Originally posted by: tcsenter
Well if you remember about 12 years ago when sales of ATVs such as high performance three wheelers and four wheelers hit an all-time high, and the increase in serious accident rates involving ATVs scaled perfectly with this surge in sales. There was this 'push' to ban or severely restrict ATVs sales, prohibit minors from riding them, mandate advanced rider courses, and sue ATV makers. Same thing with personal water craft.
Anytime you take a specialty vehicle, particularly a high performance vehicle like a Quad Sport, make it both affordable and desirable to the masses, you're invariably going to find a whole lot of idiots buying them who shouldn't because they haven't the first clue how to drive them properly or competently then get themselves killed or paralyzed.

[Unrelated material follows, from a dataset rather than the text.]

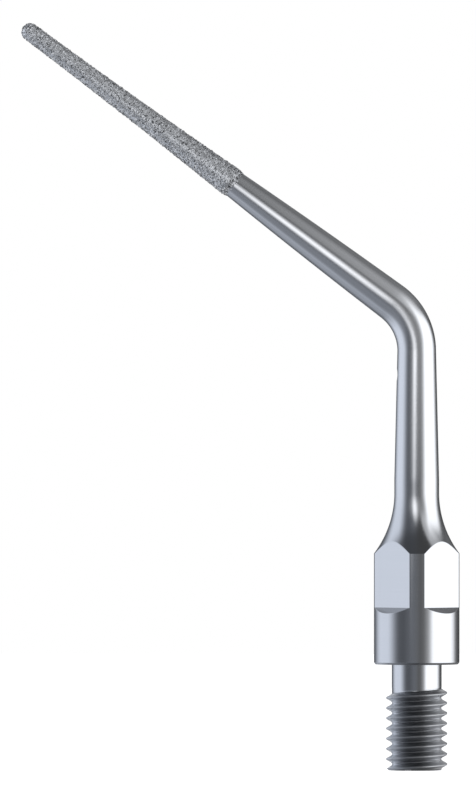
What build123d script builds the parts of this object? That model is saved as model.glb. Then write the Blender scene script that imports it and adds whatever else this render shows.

Nobody would think of careening through the snow in their Corvette or BMW 5-Series with a snow blade mounted on the front, nor would they take them off the beaten path. Why it is that people think they can drive a 5,200lb SUV in the same manner one would a Corvette or 5-Series, I'll never know.
Just as there was absolutely nothing 'wrong' with the design of ATV four wheelers, most accidents were attributable to rider-error, there is nothing 'wrong' with SUVs, except that they are not suitable for 'the masses', no more than a GSX-R1000 is suitable for 'the masses', or a Corvette, or a Quad Sport, or a Wave Runner, etc.
However, I'm torn on the issue of whether manufacturers are negligent in their marketing of these specialty vehicles to the masses without also including a superfluous degree of cautionary advisories and warnings at every step of the purchasing process.
I have no problem with big tobacco selling cigarettes, but you have to adequately warn people that your product will eventually kill them. Similarly, SUV makers had a duty to warn people that their product was unsafe if driven in certain manners. But where the lines are between 'adequate' and 'inadequate' are very muddled and difficult to pin down.
I remember a case against a gun manufacturer, where a kid took a .22 rifle and tried to 'spin' the rifle around his finger over his head. The gun discharged and struck his own mother in the head, severely injuring her (if not killing her).
They sued the gun manufacturer, arguing that the gun manufacturer should have anticipated that someone might try to spin the rifle around their finger causing the rifle to discharge, and because the manufacturer didn't expressly warn against spinning the rifle around one's finger in the product's manual, it had a duty to design its product to prevent accidental discharge from spinning the rifle around one's finger.
There must be some reasonable expectation of care on the part of the user, because it is impossible to predict and expressly warn against all possible ways in which idiots can devise to misuse a product. The product manual for a simple hammer would be 300 pages long in order to warn against every possible way in which some idiot might misuse a hammer. The product manual for a complex product like a car would have to be a multi-volume encyclopedia of don'ts.
Not that even a fraction of people actually read the warnings already given in product manuals, anyway.